Sea higher than thought, millions more at risk: study

Cocos (Keeling) Islands
Sea level projections could be underestimating how much land will be lost to the ocean in future. -AAP Image

Climate change's rising seas may threaten tens of millions more people than scientists and government planners originally thought due to mistaken assumptions on how high coastal waters already are, a study says.

Researchers examined hundreds of scientific studies and hazard assessments, calculating that about 90 per cent of them underestimated baseline coastal water heights by an average of 30 centimetres, according to the new study in the journal Nature. 

It's a far more frequent problem in the Global South, the Pacific and Southeast Asia, and less so in Europe and along Atlantic coasts.

The cause is a mismatch between the way sea and land altitudes are measured, said study co-author Philip Minderhoud, a hydrogeology professor at Wageningen University & Research in the Netherlands. 

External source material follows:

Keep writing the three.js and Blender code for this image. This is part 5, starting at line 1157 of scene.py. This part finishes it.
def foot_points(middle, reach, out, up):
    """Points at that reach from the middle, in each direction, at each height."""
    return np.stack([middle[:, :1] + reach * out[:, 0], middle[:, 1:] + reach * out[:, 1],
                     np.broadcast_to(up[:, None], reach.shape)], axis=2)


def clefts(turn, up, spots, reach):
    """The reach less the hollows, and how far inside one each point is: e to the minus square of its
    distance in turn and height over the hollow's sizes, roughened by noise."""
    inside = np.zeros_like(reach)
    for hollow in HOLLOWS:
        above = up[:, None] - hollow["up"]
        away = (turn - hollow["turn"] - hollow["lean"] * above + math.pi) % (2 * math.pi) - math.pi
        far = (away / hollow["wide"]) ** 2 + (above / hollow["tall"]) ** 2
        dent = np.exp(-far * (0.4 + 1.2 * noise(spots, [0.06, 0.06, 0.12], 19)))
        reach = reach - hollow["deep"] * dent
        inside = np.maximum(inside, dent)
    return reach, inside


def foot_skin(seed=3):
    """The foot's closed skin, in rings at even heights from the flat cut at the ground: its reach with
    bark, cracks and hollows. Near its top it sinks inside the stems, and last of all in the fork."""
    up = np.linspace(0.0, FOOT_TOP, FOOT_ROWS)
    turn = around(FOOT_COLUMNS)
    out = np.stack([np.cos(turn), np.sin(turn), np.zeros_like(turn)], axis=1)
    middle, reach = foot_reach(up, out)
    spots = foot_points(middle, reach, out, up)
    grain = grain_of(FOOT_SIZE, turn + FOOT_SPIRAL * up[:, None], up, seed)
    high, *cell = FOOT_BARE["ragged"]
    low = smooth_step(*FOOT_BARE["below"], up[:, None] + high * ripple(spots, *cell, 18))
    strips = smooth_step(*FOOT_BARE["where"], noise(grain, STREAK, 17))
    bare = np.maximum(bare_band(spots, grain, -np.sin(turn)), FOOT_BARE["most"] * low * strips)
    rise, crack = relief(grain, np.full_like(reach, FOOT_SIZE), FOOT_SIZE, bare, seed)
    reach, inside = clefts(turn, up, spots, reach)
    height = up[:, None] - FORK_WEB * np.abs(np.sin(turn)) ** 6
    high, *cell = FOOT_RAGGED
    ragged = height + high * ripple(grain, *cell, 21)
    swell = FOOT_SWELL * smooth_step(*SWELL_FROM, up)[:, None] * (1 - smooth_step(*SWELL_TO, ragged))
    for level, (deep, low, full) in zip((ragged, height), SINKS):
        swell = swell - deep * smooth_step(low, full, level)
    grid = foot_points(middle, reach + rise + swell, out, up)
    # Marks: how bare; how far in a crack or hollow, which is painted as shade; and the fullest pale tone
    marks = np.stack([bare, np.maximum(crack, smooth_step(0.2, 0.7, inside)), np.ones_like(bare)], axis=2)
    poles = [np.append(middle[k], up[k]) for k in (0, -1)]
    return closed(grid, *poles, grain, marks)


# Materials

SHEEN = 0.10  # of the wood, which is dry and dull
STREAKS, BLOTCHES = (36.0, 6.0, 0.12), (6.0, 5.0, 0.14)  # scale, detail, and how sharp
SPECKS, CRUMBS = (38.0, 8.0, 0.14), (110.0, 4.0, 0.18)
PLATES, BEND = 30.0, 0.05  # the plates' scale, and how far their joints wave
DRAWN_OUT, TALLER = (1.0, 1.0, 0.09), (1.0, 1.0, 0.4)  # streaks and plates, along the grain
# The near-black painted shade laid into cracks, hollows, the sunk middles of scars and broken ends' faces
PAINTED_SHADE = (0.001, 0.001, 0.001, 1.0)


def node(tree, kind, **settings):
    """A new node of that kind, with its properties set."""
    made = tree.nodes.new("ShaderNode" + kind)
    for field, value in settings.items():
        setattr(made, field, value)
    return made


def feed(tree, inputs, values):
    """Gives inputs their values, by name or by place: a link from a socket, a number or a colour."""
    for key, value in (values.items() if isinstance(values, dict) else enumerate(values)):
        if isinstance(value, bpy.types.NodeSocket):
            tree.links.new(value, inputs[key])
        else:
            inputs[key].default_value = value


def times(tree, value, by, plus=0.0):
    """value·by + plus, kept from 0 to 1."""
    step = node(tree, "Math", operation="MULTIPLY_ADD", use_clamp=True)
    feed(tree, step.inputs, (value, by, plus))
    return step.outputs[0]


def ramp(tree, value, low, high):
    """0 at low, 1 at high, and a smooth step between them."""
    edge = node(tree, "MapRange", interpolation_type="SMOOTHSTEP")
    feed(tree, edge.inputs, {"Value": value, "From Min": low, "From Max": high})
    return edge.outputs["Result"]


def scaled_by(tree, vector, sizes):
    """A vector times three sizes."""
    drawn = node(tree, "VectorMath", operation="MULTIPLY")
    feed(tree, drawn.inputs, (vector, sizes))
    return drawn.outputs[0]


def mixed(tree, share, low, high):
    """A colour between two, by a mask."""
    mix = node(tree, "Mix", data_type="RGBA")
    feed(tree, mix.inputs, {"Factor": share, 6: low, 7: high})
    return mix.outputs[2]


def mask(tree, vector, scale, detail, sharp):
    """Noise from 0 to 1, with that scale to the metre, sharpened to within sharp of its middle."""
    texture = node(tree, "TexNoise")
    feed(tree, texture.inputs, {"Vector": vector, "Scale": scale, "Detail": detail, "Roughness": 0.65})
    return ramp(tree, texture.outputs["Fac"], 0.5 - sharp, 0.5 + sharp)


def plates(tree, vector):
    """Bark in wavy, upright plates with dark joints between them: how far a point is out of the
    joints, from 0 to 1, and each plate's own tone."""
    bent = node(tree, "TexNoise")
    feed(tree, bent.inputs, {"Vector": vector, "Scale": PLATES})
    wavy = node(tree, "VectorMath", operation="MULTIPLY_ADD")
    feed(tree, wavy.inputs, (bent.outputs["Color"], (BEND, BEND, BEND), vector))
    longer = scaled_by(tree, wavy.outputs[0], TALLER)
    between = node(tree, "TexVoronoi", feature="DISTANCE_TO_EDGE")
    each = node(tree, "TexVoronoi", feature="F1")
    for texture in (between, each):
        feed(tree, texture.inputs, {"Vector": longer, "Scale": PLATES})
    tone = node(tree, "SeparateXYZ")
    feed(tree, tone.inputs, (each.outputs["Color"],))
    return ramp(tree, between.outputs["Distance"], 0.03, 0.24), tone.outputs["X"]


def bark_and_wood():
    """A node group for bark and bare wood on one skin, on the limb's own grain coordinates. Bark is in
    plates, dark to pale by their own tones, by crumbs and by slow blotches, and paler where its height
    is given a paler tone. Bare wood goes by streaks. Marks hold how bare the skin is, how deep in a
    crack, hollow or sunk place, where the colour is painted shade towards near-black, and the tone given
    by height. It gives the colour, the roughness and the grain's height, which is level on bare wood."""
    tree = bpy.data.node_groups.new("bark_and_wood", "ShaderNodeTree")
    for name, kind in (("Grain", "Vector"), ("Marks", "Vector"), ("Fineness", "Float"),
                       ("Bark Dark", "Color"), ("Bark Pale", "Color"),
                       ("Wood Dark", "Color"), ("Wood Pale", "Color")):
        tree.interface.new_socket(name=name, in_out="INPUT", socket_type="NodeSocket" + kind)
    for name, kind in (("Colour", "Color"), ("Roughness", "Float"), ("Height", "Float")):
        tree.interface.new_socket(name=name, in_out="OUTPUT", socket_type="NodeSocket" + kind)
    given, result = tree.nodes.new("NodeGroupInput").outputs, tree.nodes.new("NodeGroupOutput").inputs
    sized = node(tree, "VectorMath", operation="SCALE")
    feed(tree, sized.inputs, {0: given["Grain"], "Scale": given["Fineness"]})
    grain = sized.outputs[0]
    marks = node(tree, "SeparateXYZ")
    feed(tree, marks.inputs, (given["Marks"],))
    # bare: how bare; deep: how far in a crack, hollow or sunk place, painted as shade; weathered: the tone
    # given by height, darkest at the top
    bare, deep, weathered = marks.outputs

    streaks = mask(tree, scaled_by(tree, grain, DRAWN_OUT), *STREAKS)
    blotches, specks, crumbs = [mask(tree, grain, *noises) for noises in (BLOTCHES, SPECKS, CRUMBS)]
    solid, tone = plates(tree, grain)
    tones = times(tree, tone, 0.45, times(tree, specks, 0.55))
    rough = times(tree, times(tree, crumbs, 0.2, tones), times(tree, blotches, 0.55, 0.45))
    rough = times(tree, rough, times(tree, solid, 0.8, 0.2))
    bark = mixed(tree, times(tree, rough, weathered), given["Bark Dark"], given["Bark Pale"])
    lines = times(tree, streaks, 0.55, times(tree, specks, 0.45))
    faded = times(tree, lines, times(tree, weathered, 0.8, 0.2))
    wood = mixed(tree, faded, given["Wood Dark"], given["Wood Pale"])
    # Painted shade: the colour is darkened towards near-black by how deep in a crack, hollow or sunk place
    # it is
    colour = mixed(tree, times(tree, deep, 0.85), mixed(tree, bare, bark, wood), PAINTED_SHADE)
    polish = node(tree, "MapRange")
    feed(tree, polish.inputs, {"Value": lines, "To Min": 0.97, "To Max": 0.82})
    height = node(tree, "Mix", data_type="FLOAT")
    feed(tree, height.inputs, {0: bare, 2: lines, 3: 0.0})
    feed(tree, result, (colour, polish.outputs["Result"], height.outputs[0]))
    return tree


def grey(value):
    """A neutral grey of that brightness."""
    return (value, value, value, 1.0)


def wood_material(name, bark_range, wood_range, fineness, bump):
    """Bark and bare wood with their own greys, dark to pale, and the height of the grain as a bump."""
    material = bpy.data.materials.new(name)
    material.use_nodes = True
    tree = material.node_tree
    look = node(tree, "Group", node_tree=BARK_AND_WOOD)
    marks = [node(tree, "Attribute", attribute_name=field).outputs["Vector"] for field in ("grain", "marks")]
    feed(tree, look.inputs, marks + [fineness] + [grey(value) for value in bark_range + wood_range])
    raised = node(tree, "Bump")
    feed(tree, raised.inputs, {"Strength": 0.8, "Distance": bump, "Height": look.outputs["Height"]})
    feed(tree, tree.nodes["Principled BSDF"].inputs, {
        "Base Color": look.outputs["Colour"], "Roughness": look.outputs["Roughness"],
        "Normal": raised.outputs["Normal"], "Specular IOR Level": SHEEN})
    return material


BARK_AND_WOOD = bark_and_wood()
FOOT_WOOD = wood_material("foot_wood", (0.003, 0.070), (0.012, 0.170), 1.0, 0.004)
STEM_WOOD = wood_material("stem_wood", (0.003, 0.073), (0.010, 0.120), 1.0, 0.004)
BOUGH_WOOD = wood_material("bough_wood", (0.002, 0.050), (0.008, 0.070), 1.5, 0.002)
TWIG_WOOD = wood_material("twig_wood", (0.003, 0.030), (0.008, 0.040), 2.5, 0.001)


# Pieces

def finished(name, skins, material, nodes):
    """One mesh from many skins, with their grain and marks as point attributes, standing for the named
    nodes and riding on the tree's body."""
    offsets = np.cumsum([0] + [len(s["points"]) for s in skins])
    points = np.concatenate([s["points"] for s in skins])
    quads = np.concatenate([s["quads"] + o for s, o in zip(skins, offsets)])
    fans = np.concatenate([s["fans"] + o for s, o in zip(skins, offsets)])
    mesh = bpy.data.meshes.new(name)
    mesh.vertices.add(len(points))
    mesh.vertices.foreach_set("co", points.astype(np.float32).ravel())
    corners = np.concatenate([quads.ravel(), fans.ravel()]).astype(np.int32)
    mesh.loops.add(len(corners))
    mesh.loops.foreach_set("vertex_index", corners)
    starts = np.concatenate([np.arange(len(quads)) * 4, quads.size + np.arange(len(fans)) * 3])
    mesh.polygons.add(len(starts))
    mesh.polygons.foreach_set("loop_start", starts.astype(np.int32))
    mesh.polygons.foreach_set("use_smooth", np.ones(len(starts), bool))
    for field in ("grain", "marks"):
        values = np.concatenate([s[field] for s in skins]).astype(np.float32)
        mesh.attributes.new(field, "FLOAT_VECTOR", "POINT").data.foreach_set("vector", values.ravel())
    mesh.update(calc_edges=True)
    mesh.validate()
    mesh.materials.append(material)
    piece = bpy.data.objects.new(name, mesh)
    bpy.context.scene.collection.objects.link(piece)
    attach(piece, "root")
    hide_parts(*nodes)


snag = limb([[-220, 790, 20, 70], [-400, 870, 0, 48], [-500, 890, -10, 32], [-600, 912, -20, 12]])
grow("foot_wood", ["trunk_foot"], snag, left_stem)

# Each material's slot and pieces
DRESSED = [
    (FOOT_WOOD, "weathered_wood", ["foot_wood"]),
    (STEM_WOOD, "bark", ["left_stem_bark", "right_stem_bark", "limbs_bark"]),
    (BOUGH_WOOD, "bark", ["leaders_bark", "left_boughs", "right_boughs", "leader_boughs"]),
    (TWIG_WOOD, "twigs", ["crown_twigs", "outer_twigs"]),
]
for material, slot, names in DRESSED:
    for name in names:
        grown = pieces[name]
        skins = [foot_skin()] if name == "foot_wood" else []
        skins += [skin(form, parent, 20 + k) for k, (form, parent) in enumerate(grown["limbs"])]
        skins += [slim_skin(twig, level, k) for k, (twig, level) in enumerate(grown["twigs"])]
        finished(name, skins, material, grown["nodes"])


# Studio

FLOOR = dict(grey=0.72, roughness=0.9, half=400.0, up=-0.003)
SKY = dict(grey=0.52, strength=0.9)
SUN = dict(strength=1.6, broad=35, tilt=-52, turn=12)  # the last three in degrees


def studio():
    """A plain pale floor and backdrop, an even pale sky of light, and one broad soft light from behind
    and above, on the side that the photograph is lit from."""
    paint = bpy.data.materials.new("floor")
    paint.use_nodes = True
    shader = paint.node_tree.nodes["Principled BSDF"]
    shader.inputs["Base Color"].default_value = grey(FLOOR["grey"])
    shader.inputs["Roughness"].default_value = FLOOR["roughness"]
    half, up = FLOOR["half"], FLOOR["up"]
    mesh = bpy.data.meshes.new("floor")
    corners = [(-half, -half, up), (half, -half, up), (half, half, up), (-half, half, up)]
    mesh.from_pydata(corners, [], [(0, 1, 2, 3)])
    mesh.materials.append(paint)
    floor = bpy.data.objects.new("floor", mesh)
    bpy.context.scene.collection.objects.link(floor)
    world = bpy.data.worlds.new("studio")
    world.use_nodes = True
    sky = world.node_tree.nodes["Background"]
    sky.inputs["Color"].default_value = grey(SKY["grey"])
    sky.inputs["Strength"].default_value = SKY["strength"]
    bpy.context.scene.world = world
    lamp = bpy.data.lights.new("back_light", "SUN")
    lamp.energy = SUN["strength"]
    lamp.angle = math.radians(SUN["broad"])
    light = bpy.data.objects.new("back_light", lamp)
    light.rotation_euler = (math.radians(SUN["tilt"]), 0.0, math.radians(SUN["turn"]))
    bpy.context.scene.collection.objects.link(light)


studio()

Studies that calculate sea level rise impact usually do not look at the actual measured sea level and use a "zero-metre" figure as a starting point, said lead author Katharina Seeger of the University of Padua in Italy. 

In some places in the Indo-Pacific, the difference is close to one metre, Minderhoud said.

Many studies assume sea levels without waves or currents, when the reality at the water's edge is of oceans constantly roiled by wind, tides, currents, changing temperatures and things like El Nino, said Minderhoud and Seeger. 

Adjusting to a more accurate coastal height baseline means that if seas rise by a little more than one metre - as some studies suggest will happen by the end of the century - waters could inundate up to 37 per cent more land and threaten 77 million to 132 million more people, the study said. 

That would trigger problems in planning and paying for the impacts of a warming world.

"You have a lot of people here for whom the risk of extreme flooding is much higher than people thought," said Anders Levermann, a climate scientist at the Potsdam Institute for Climate Impacts Research in Germany, who wasn't part of the study. 

And Southeast Asia, where the study finds the biggest discrepancy, has the most people already threatened by sea level rise, he said. 

Minderhoud pointed to island nations in that region as an area where the reality of discrepancy hits home.

Calculations that may be correct for the seas overall or for the land aren't quite right at that key intersection point of water and land, Seeger and Minderhoud said. 

"To understand how much higher a piece of land is than the water, you need to know the land elevation and the water elevation," said sea level rise expert Ben Strauss, chief executive of Climate Central. 

"And what this paper says the vast majority of studies have done is to just assume that zero in your land elevation dataset is the level of the water. When in fact, it's not," added Strauss, who wasn't part of the research.